Once maybe, years ago, players went along with José’s claim to be the special one and played their socks off for him. Now perhaps they see him as a bit of a jerk and are playing like jerks themselves. José is a man in the grip of a confrontational madness, full of self-regard and too little class. And deeply irritating.

Some misguided observers, not far from this space, may have recently given the impression that there were fears over the future of Test cricket. Sorry about that: it’s in the rudest of health. The England tests in Bangladesh were breathtaking and we were lucky to get away with a drawn series. The enthralling defeat in the second test was categorised as part of a ‘catalogue of shame’ by various blowhards, but how patronising that is. Bangladesh were astonishingly good, and it was shameful that some England players had chosen not to come. The Tigers have long been a very good white-ball side. Now they are becoming a significant Test-playing nation. And who wouldn’t welcome that?

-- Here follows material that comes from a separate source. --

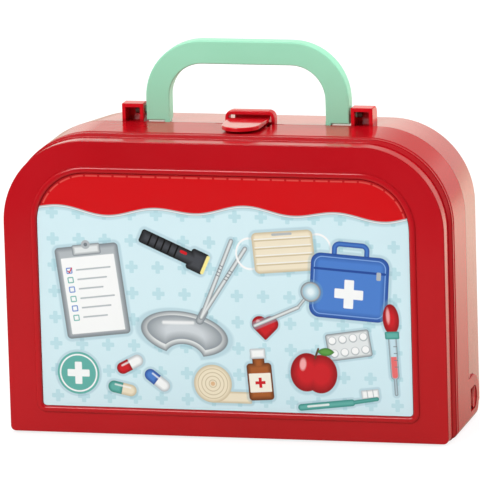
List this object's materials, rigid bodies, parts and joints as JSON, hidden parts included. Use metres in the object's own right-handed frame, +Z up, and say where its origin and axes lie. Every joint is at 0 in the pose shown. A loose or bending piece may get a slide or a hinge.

Down under, the series between Australia and South Africa kicked off with a 177-run hammering for the Aussies in Perth. And this after they were 150-0 in their first innings and the Springboks had lost the best fast bowler in the world, Dale Steyn, to a broken shoulder. (They are already without one of the world’s best batsmen, as A.B. de Villiers is injured.) This is now a formidable South African team, and it’s especially pleasing, given the complaints about the quota system, that their young black players, Kagiso Rabada and Temba Bavuma, are doing so well. Rabada took 5-92 to wreck the Aussies’ second innings and Bavuma pulled off the best run-out I’ve ever seen, swooping in from cover, and twisting his body horizontally in mid-air to throw down the stumps, beating David Warner by inches. Look at it online: it is barely credible. The teams move on to Hobart now. Can’t wait, even if it is an overnighter on the sofa.

Good to see Geoff Boycott and one of his greatest fans, Theresa May, sharing the Taj Palace hotel in Delhi this week. Both are people keen to get their houses in order, Boycs quite literally as he has a feng shui expert up to his house now and again to make sure he’s sleeping in the best direction for his health. Seriously. And you’d hope that he’d be able to help the Prime Minister on how to deal with the trading corridor of uncertainty.